[start]
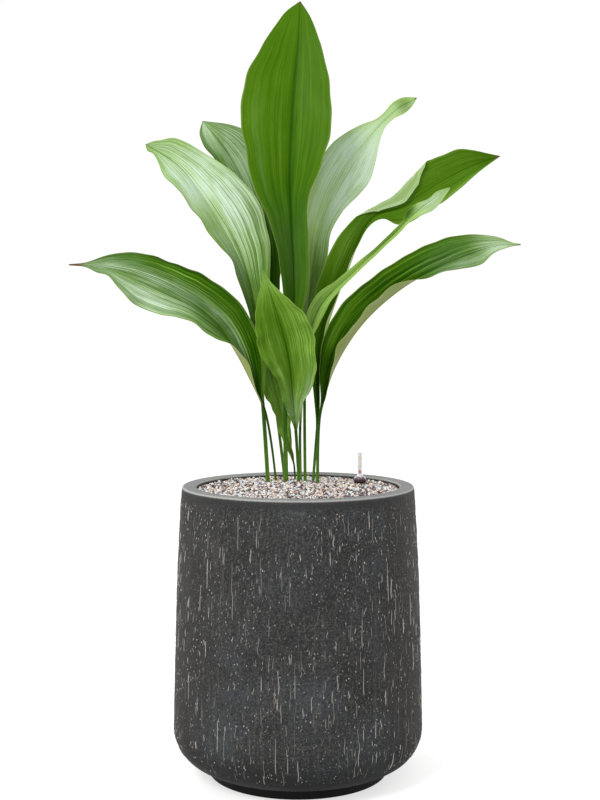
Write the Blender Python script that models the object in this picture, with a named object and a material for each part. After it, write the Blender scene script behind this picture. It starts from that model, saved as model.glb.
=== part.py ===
"""Potted cast iron plant: ten broad leaves on upright stalks, in a tall round planter.

Metres, +Z up. The origin is the middle of the planter's foot, on the floor. The front is -Y.
Lengths in the tables are millimetres.
"""
import math

import bpy
import numpy as np

MM = 0.001
GAP = 0.3                      # clearance between pieces that touch

# Planter
POT_HEIGHT = 394.0
RIM_OUTER = 157.5
RIM_INNER = 138.0
RIM_THICK = 14.0
RIM_ROUND = 3.0
BODY_WIDEST = 170.5
BODY_WIDEST_AT = 64.0
BODY_KNOTS = (150.0, 330.0)      # heights where the sides are shaped, and their radii
BODY_RADII = (168.5, 162.0)
WALL = 8.0
FLOOR_THICK = 22.0
FLOOR_INSET = 4.0              # the floor inside is this much smaller than the foot
FOOT_RADIUS = 122.0
FOOT_HEIGHT = 14.0
UNDERSIDE = 48.0               # how far the sides turn in above the foot
SHOULDER = 10.0                # height of the slope under the rim, inside
TURN_STEPS = 48

# Granulate and rootstock
FILL_AT_WALL = 388.0
FILL_AT_MIDDLE = 396.0
FILL_BOTTOM = FLOOR_THICK + GAP
RHIZOME_DEPTH = 362.0          # height of the rootstock's centre line
RHIZOME_RADIUS = 8.0
RHIZOME_START = (-55.0, 35.0)    # x and y of its two ends
RHIZOME_END = (39.0, 3.0)
RHIZOME_RINGS = 13
SOCKET_SINK = 5.0              # each stalk's socket runs on down into the rootstock's

# Water gauge
GAUGE_X, GAUGE_Y = 86.0, 40.0
HOUSING_OUTER, HOUSING_INNER = 7.0, 5.0
GAUGE_SEAT = 392.0             # where the cap stands on the housing
CAP_RADIUS, CAP_HEIGHT = 8.8, 12.0
SIGHT_OUTER, SIGHT_INNER, SIGHT_HEIGHT = 3.2, 2.2, 30.0
FLOAT_RADIUS, FLOAT_LENGTH = 4.0, 42.0
ROD_RADIUS = 0.8
TIP_RADIUS, TIP_HEIGHT = 1.5, 4.0
GAUGE_STEPS = 16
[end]
- [AIM]:
Set down all of the data above, word for word.

- [WRITTEN RESPONSE]:
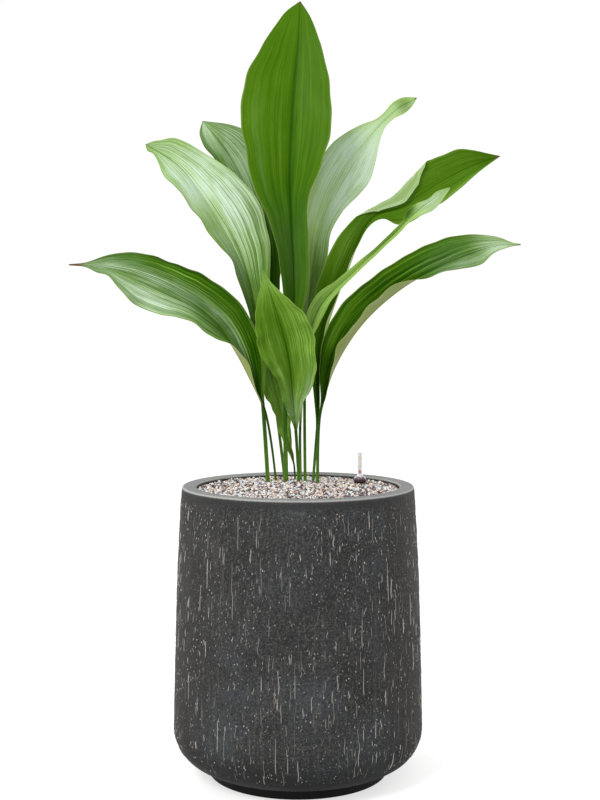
Write the Blender Python script that models the object in this picture, with a named object and a material for each part. After it, write the Blender scene script behind this picture. It starts from that model, saved as model.glb.
=== part.py ===
"""Potted cast iron plant: ten broad leaves on upright stalks, in a tall round planter.

Metres, +Z up. The origin is the middle of the planter's foot, on the floor. The front is -Y.
Lengths in the tables are millimetres.
"""
import math

import bpy
import numpy as np

MM = 0.001
GAP = 0.3                      # clearance between pieces that touch

# Planter
POT_HEIGHT = 394.0
RIM_OUTER = 157.5
RIM_INNER = 138.0
RIM_THICK = 14.0
RIM_ROUND = 3.0
BODY_WIDEST = 170.5
BODY_WIDEST_AT = 64.0
BODY_KNOTS = (150.0, 330.0)      # heights where the sides are shaped, and their radii
BODY_RADII = (168.5, 162.0)
WALL = 8.0
FLOOR_THICK = 22.0
FLOOR_INSET = 4.0              # the floor inside is this much smaller than the foot
FOOT_RADIUS = 122.0
FOOT_HEIGHT = 14.0
UNDERSIDE = 48.0               # how far the sides turn in above the foot
SHOULDER = 10.0                # height of the slope under the rim, inside
TURN_STEPS = 48

# Granulate and rootstock
FILL_AT_WALL = 388.0
FILL_AT_MIDDLE = 396.0
FILL_BOTTOM = FLOOR_THICK + GAP
RHIZOME_DEPTH = 362.0          # height of the rootstock's centre line
RHIZOME_RADIUS = 8.0
RHIZOME_START = (-55.0, 35.0)    # x and y of its two ends
RHIZOME_END = (39.0, 3.0)
RHIZOME_RINGS = 13
SOCKET_SINK = 5.0              # each stalk's socket runs on down into the rootstock's

# Water gauge
GAUGE_X, GAUGE_Y = 86.0, 40.0
HOUSING_OUTER, HOUSING_INNER = 7.0, 5.0
GAUGE_SEAT = 392.0             # where the cap stands on the housing
CAP_RADIUS, CAP_HEIGHT = 8.8, 12.0
SIGHT_OUTER, SIGHT_INNER, SIGHT_HEIGHT = 3.2, 2.2, 30.0
FLOAT_RADIUS, FLOAT_LENGTH = 4.0, 42.0
ROD_RADIUS = 0.8
TIP_RADIUS, TIP_HEIGHT = 1.5, 4.0
GAUGE_STEPS = 16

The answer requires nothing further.